As adults we often sugar coat topics to make discussions more bearable to handle.  So different from a two year old.  There is no questioning my son’s body language, tone, and message.  It is, “I am mad and you are about to pay for it.”  My supervisor I often feel comes across in a similar way but shockingly I think she is unaware of it.  Unlike my son who is acutely aware of his behavior and what he is trying to express, my boss seems clueless on how she comes off and becomes offended when you become defensive when her demeanor is putting off a very hostile attitude.  It becomes even more difficult because she sometimes gets so worked up she doesn’t even let you finish explaining before the rapid fire questioning begins and if you dare to question her approach she becomes very stern and stubborn; very much like my son right before I at times have to put him in time out.  However there is no timeouts for bosses and what is even more upsetting is that unlike my son who is young and has much to learn about getting along with people and communicating, she is middle aged.  She is not going to change, there is no chance of growth or adapting.  So then it comes to an acceptance on my part.  Just as I accept that Liam might have a temper tantrum or that there might be a timeout today, I must accept that I will never be able to be at ease speaking with my supervisor.  It will never be comfortable and it will always leave me feeling frustrated.  Maybe that is where I can take a lesson from Liam.  Just as he walks out of his timeout and starts fresh all over again maybe I can try to do the same thing with my supervisor after our next “talk”.  If not, at least maybe I can put myself in a temporary timeout.

Compensenation

I am writing this as I anxiously await my annual review tomorrow at work.  This is where we will go over my goals for the next year, what I am excelling in, what I may need to work better at and then finally discuss a raise if one at all.  This year, it has been exceptionally difficult for me to feel fulfilled, satisfied, and appreciated at work.  I unfortunately feel a little jaded and half expect to be really disappointed.

That’s the one huge contrast about being at home.  I know what my compensation will be everyday.  It does not come in a monetary unit but with sticky hands and “I love yous”.  There is no extra pay for overtime (4:30 AM wake up call) or hazard pay (third tantrum of the day and its 10:00 AM) however it is predictable and unwavering.

I do like working.  It gets me out of the house and around adults however I don’t like the games.  At least when I play games with my kids it’s straightforward and there is no hidden agenda.
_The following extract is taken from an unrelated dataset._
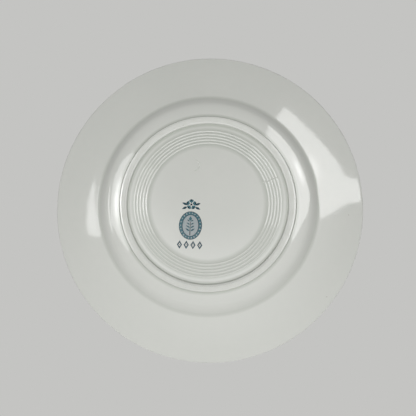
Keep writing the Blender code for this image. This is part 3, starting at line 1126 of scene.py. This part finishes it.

You hide, I will seek.  At work it isn’t always that clear.  Between a power hungry HR and a supervisor who at times acts very inappropriate, every word and action is scrutinized.

My annual reviews and raise at home don’t go unnoticed to me.  I appreciate every moment and milestone my children make and know that I had something to do with that.  However, I like getting my paycheck and I do enjoy spending it (even if most of the times its on Thomas Trains and Plum Organics).  Compensation is a tricky word that makes a lot of people feel uncomfortable about.  For me I think it is general sign of gratitude and respect.  I get that from my kids and let’s see what work has to say.

 

Narcissistic

I love to write.  For me it’s a creative outlet that I don’t normally get to indulge in.  However, I have always been very uncomfortable with the idea of having a blog.  I used to think that they were very narcissistic.  Part of me still does.  I can’t help but think how self-absorbed a person must be to think that their “Dear Diary” entries would be enlightened and informative enough for others to care enough to read about.  However, my opinion slightly evolved after having my son, Liam.  He was my first and like many first time moms my head was spinning and could not comprehend what was going on.  I remember searching sites for ideas and tips on how to deal with sleep deprivation, unable to breastfeed, postpartum depression, the list goes on.  I found those blogs to be useful as moms would retell their trials and tribulations and sometime I would cry or laugh as I related to it.

Shortly before returning to work (part-time, three days a week, 10 hours a day) I turned to the internet once again hoping to get some encouragement and support as a part-time stay at home mom and part-time professional.  There are blogs upon blogs regaling in the joys of being a stay at home mom and giving advice on how to make your own puree organic baby food, while washing the cotton diapers and knitting booties.  There were endless blogs from mothers who rejoiced in being full-time professional but still found the time to tuck their kids into bed at night and bring them to the park on the weekend.

However, what I didn’t find was any blog to help the mom who was stuck in the middle.  The mom who enjoyed being a professional but probably would never hit the level of success as the full-time working mom did because she was not in the office enough.  There were no blogs telling the stories of the mom who stayed at home two days a week but never had time to make organic anything because she was always trying to play catch up with her kids, the laundry, the doctor appointments, etc.  There were no blogs to offer advice to the mom who was working part-time because she enjoyed the mental stimulation, the adult time, and quite frankly the time away from the house, but the minute she walked out the door she wished she was home with her kids.  On top of this, these two species of mothers who were polarized also seemed to be opinionated about the other type.  Full-time stay home moms would ridicule the full time working moms for not making the sacrifice of being with their children 24/7 and full time working moms would stick their nose up in the air to stay at home moms for not respecting themselves enough to using their college degrees and becoming powerful business women.

I was neither.  I was in this weird limbo that could not fit into either mold.  I was just hoping someone could offer me some advice on how to get some spit up out my new Calvin Klein dress I wore only once to work.  I grew increasingly frustrated and more and more lonely.  It didn’t help that in my own personal life I was only surrounded by the two mother types I described above.  I had some people question my income, my values, and my parenting skills because I did want to work.  I had others make passing comments that true success could only be achieved if I was in the office 50 hours a week.

So that is what brings me to today.  I am now a mom of two still trying to figure out the balancing act of professional and stay at home mom and being happy doing it.  I have come up with some ways to make it easier for myself and mantras to tell myself when I am down.  Maybe this blog is a little narcissistic or maybe it’s an answer to huge gaping void for the “limbo moms”.